_Given information_
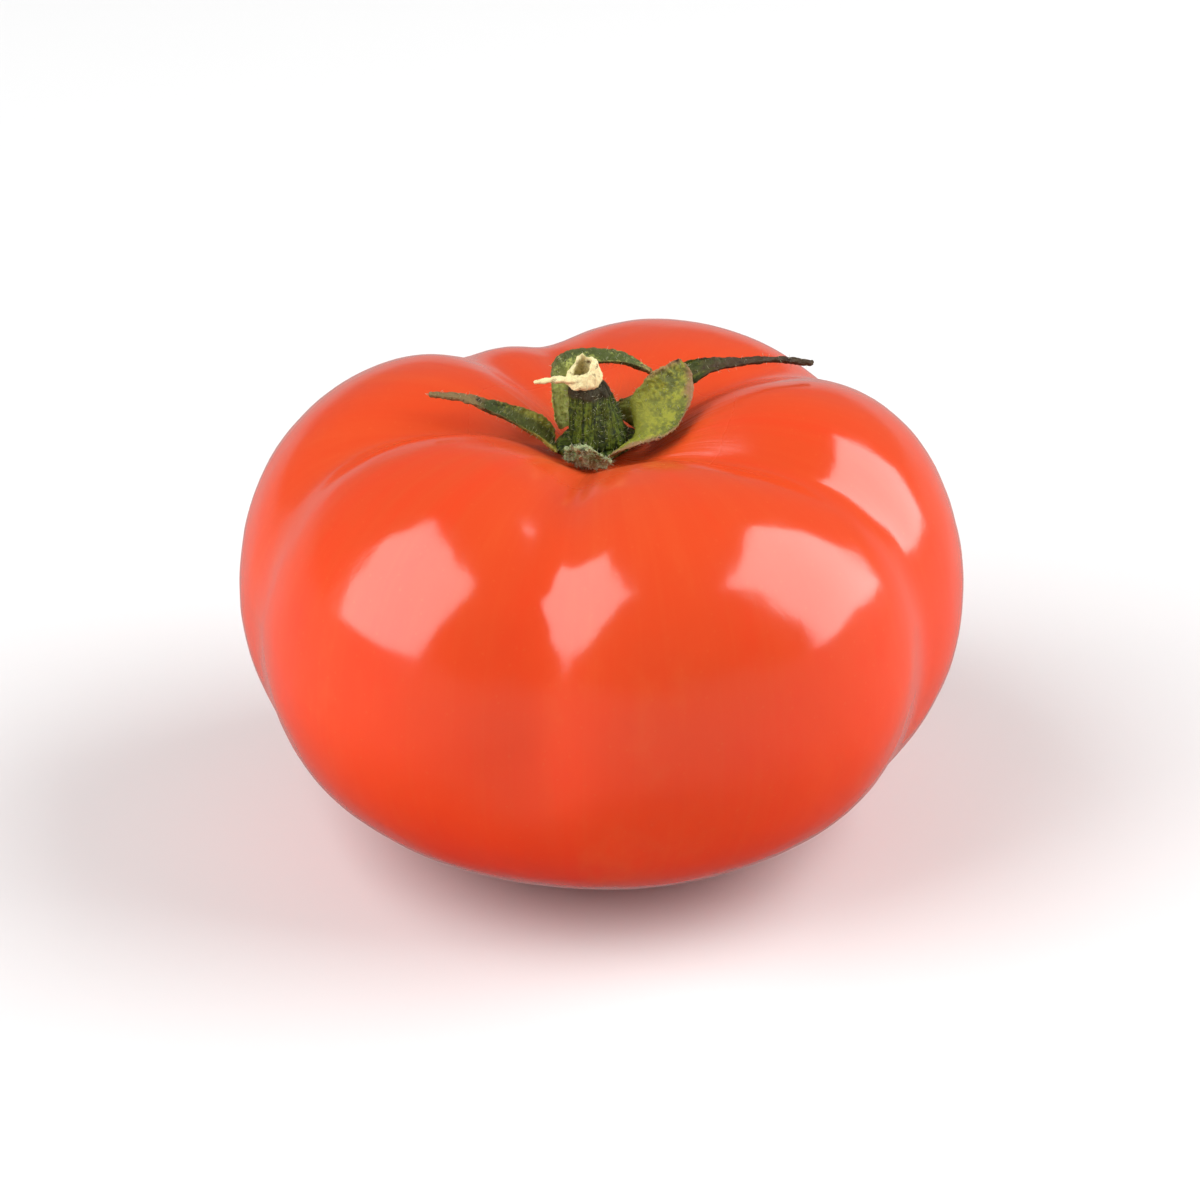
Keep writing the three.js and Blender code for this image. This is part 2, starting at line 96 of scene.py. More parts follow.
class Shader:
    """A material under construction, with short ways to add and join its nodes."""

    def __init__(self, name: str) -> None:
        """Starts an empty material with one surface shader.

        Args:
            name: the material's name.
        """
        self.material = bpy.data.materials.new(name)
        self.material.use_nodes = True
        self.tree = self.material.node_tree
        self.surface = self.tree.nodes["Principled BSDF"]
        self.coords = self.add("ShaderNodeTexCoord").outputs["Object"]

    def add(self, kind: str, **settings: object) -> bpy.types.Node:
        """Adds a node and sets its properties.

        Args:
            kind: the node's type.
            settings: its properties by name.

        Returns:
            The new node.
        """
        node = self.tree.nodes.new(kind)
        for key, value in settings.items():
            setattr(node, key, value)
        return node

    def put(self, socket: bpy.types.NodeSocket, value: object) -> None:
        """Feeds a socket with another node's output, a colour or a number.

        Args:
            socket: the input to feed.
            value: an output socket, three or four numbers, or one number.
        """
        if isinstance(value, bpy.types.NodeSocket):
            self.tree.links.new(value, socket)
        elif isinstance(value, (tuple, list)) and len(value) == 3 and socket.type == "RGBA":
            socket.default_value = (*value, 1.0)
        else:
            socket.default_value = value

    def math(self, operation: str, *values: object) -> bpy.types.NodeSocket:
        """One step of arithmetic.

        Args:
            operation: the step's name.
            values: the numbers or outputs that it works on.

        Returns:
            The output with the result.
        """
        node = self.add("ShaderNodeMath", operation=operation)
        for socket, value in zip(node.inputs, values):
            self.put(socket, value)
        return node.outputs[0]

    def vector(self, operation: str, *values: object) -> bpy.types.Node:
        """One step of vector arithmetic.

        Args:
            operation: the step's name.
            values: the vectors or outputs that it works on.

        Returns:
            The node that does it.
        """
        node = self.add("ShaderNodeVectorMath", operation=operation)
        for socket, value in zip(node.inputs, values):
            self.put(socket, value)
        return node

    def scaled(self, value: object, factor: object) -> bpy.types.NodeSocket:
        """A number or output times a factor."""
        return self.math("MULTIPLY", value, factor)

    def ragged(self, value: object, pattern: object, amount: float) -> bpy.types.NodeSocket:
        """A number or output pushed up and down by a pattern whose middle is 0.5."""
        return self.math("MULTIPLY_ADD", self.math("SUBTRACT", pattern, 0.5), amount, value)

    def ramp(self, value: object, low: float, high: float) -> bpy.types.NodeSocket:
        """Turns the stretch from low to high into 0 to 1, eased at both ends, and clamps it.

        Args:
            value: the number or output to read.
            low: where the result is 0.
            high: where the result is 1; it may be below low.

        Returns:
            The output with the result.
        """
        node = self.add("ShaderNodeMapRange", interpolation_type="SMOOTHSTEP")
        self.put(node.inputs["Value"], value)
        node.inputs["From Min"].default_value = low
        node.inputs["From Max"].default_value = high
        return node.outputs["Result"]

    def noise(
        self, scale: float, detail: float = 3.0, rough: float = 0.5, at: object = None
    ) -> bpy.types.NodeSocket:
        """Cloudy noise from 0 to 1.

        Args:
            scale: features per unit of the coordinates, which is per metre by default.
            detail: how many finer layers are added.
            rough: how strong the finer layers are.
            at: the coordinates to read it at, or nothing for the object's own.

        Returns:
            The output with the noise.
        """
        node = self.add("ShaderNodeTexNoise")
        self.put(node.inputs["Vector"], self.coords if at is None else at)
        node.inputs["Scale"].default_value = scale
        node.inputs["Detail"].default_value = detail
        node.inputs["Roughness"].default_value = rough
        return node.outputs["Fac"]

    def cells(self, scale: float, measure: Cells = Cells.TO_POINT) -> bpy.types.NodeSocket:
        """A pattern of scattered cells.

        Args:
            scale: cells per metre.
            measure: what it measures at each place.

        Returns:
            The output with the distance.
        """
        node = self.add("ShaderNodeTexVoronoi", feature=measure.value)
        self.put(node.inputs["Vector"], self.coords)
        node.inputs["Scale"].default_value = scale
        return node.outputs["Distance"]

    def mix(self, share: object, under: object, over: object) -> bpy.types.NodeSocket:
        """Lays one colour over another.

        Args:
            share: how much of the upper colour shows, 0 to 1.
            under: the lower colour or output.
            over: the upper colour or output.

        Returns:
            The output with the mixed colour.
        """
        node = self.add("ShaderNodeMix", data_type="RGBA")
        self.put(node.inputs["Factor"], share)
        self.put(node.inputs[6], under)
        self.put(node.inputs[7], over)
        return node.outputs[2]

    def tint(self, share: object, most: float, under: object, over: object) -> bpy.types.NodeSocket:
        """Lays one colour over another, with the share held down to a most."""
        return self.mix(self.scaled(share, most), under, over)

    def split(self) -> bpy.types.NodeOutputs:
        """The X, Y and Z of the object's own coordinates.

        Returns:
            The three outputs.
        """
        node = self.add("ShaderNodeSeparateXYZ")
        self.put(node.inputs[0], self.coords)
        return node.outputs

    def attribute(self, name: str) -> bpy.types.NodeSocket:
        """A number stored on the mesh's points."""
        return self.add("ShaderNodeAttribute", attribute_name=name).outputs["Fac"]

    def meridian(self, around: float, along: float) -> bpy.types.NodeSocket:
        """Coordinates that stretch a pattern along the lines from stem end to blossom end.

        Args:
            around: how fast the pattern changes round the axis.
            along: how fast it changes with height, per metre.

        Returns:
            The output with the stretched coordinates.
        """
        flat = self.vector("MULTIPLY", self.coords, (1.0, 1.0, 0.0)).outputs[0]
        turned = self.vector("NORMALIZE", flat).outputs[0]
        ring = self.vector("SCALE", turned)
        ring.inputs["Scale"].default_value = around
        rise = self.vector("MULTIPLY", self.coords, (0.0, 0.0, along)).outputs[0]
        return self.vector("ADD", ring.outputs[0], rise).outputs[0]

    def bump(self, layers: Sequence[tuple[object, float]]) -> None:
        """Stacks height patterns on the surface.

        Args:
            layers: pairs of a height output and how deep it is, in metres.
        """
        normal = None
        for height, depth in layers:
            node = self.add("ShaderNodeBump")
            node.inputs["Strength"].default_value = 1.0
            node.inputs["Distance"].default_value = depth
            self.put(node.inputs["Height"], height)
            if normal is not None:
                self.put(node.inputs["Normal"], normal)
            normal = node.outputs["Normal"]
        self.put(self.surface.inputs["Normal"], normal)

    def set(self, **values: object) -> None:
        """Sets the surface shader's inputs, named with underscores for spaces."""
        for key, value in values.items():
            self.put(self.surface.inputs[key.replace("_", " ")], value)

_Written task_
Please set down the whole listing above without altering a single line.

_Task output_
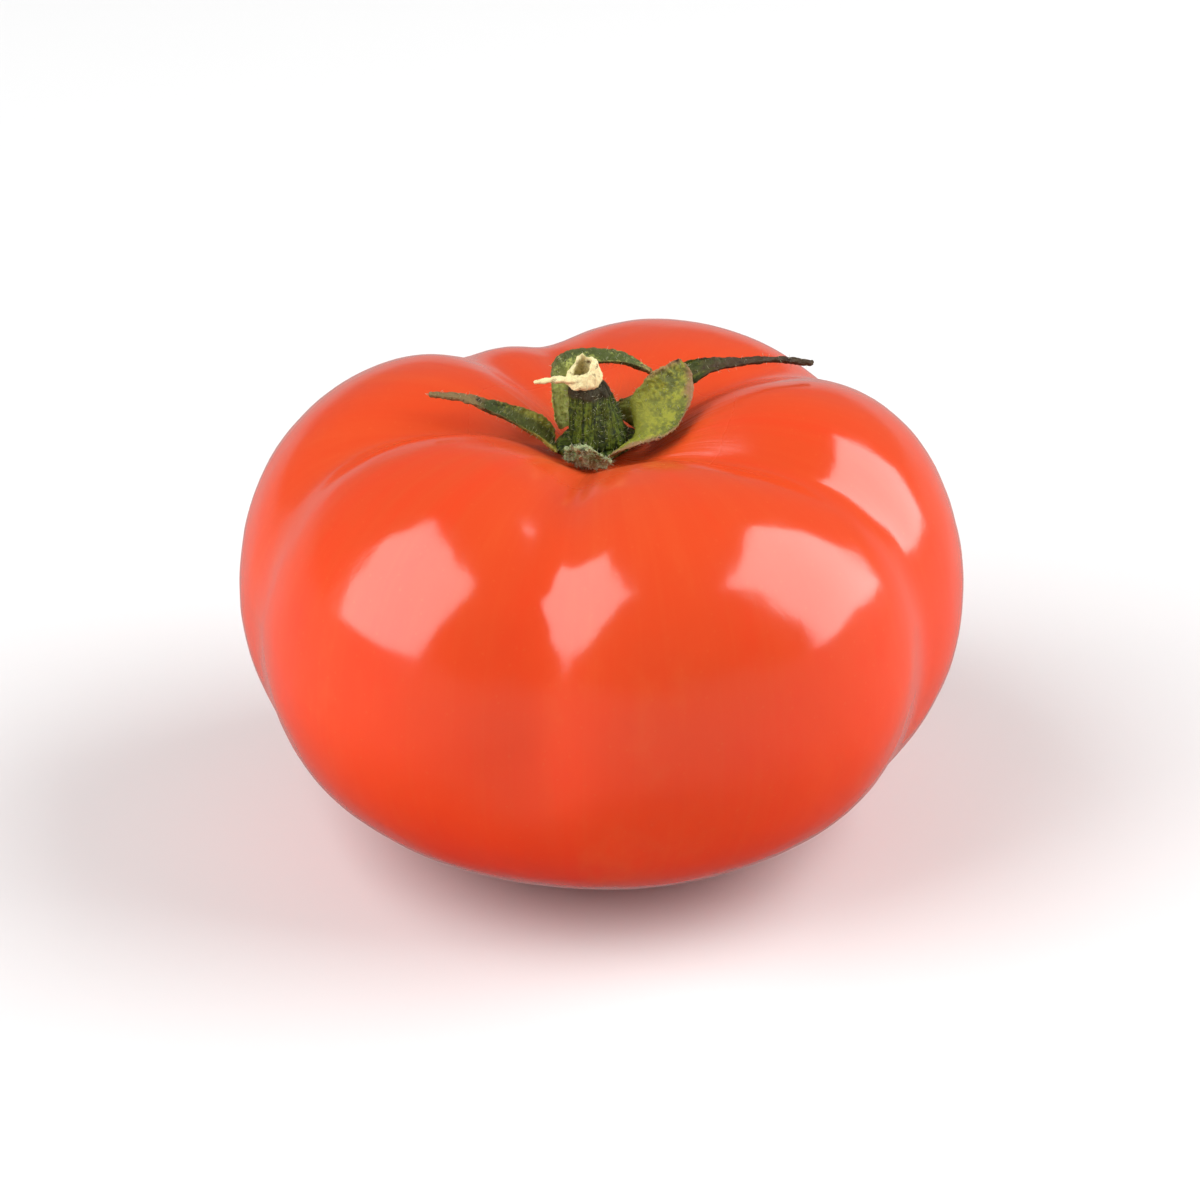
Keep writing the three.js and Blender code for this image. This is part 2, starting at line 96 of scene.py. More parts follow.
class Shader:
    """A material under construction, with short ways to add and join its nodes."""

    def __init__(self, name: str) -> None:
        """Starts an empty material with one surface shader.

        Args:
            name: the material's name.
        """
        self.material = bpy.data.materials.new(name)
        self.material.use_nodes = True
        self.tree = self.material.node_tree
        self.surface = self.tree.nodes["Principled BSDF"]
        self.coords = self.add("ShaderNodeTexCoord").outputs["Object"]

    def add(self, kind: str, **settings: object) -> bpy.types.Node:
        """Adds a node and sets its properties.

        Args:
            kind: the node's type.
            settings: its properties by name.

        Returns:
            The new node.
        """
        node = self.tree.nodes.new(kind)
        for key, value in settings.items():
            setattr(node, key, value)
        return node

    def put(self, socket: bpy.types.NodeSocket, value: object) -> None:
        """Feeds a socket with another node's output, a colour or a number.

        Args:
            socket: the input to feed.
            value: an output socket, three or four numbers, or one number.
        """
        if isinstance(value, bpy.types.NodeSocket):
            self.tree.links.new(value, socket)
        elif isinstance(value, (tuple, list)) and len(value) == 3 and socket.type == "RGBA":
            socket.default_value = (*value, 1.0)
        else:
            socket.default_value = value

    def math(self, operation: str, *values: object) -> bpy.types.NodeSocket:
        """One step of arithmetic.

        Args:
            operation: the step's name.
            values: the numbers or outputs that it works on.

        Returns:
            The output with the result.
        """
        node = self.add("ShaderNodeMath", operation=operation)
        for socket, value in zip(node.inputs, values):
            self.put(socket, value)
        return node.outputs[0]

    def vector(self, operation: str, *values: object) -> bpy.types.Node:
        """One step of vector arithmetic.

        Args:
            operation: the step's name.
            values: the vectors or outputs that it works on.

        Returns:
            The node that does it.
        """
        node = self.add("ShaderNodeVectorMath", operation=operation)
        for socket, value in zip(node.inputs, values):
            self.put(socket, value)
        return node

    def scaled(self, value: object, factor: object) -> bpy.types.NodeSocket:
        """A number or output times a factor."""
        return self.math("MULTIPLY", value, factor)

    def ragged(self, value: object, pattern: object, amount: float) -> bpy.types.NodeSocket:
        """A number or output pushed up and down by a pattern whose middle is 0.5."""
        return self.math("MULTIPLY_ADD", self.math("SUBTRACT", pattern, 0.5), amount, value)

    def ramp(self, value: object, low: float, high: float) -> bpy.types.NodeSocket:
        """Turns the stretch from low to high into 0 to 1, eased at both ends, and clamps it.

        Args:
            value: the number or output to read.
            low: where the result is 0.
            high: where the result is 1; it may be below low.

        Returns:
            The output with the result.
        """
        node = self.add("ShaderNodeMapRange", interpolation_type="SMOOTHSTEP")
        self.put(node.inputs["Value"], value)
        node.inputs["From Min"].default_value = low
        node.inputs["From Max"].default_value = high
        return node.outputs["Result"]

    def noise(
        self, scale: float, detail: float = 3.0, rough: float = 0.5, at: object = None
    ) -> bpy.types.NodeSocket:
        """Cloudy noise from 0 to 1.

        Args:
            scale: features per unit of the coordinates, which is per metre by default.
            detail: how many finer layers are added.
            rough: how strong the finer layers are.
            at: the coordinates to read it at, or nothing for the object's own.

        Returns:
            The output with the noise.
        """
        node = self.add("ShaderNodeTexNoise")
        self.put(node.inputs["Vector"], self.coords if at is None else at)
        node.inputs["Scale"].default_value = scale
        node.inputs["Detail"].default_value = detail
        node.inputs["Roughness"].default_value = rough
        return node.outputs["Fac"]

    def cells(self, scale: float, measure: Cells = Cells.TO_POINT) -> bpy.types.NodeSocket:
        """A pattern of scattered cells.

        Args:
            scale: cells per metre.
            measure: what it measures at each place.

        Returns:
            The output with the distance.
        """
        node = self.add("ShaderNodeTexVoronoi", feature=measure.value)
        self.put(node.inputs["Vector"], self.coords)
        node.inputs["Scale"].default_value = scale
        return node.outputs["Distance"]

    def mix(self, share: object, under: object, over: object) -> bpy.types.NodeSocket:
        """Lays one colour over another.

        Args:
            share: how much of the upper colour shows, 0 to 1.
            under: the lower colour or output.
            over: the upper colour or output.

        Returns:
            The output with the mixed colour.
        """
        node = self.add("ShaderNodeMix", data_type="RGBA")
        self.put(node.inputs["Factor"], share)
        self.put(node.inputs[6], under)
        self.put(node.inputs[7], over)
        return node.outputs[2]

    def tint(self, share: object, most: float, under: object, over: object) -> bpy.types.NodeSocket:
        """Lays one colour over another, with the share held down to a most."""
        return self.mix(self.scaled(share, most), under, over)

    def split(self) -> bpy.types.NodeOutputs:
        """The X, Y and Z of the object's own coordinates.

        Returns:
            The three outputs.
        """
        node = self.add("ShaderNodeSeparateXYZ")
        self.put(node.inputs[0], self.coords)
        return node.outputs

    def attribute(self, name: str) -> bpy.types.NodeSocket:
        """A number stored on the mesh's points."""
        return self.add("ShaderNodeAttribute", attribute_name=name).outputs["Fac"]

    def meridian(self, around: float, along: float) -> bpy.types.NodeSocket:
        """Coordinates that stretch a pattern along the lines from stem end to blossom end.

        Args:
            around: how fast the pattern changes round the axis.
            along: how fast it changes with height, per metre.

        Returns:
            The output with the stretched coordinates.
        """
        flat = self.vector("MULTIPLY", self.coords, (1.0, 1.0, 0.0)).outputs[0]
        turned = self.vector("NORMALIZE", flat).outputs[0]
        ring = self.vector("SCALE", turned)
        ring.inputs["Scale"].default_value = around
        rise = self.vector("MULTIPLY", self.coords, (0.0, 0.0, along)).outputs[0]
        return self.vector("ADD", ring.outputs[0], rise).outputs[0]

    def bump(self, layers: Sequence[tuple[object, float]]) -> None:
        """Stacks height patterns on the surface.

        Args:
            layers: pairs of a height output and how deep it is, in metres.
        """
        normal = None
        for height, depth in layers:
            node = self.add("ShaderNodeBump")
            node.inputs["Strength"].default_value = 1.0
            node.inputs["Distance"].default_value = depth
            self.put(node.inputs["Height"], height)
            if normal is not None:
                self.put(node.inputs["Normal"], normal)
            normal = node.outputs["Normal"]
        self.put(self.surface.inputs["Normal"], normal)

    def set(self, **values: object) -> None:
        """Sets the surface shader's inputs, named with underscores for spaces."""
        for key, value in values.items():
            self.put(self.surface.inputs[key.replace("_", " ")], value)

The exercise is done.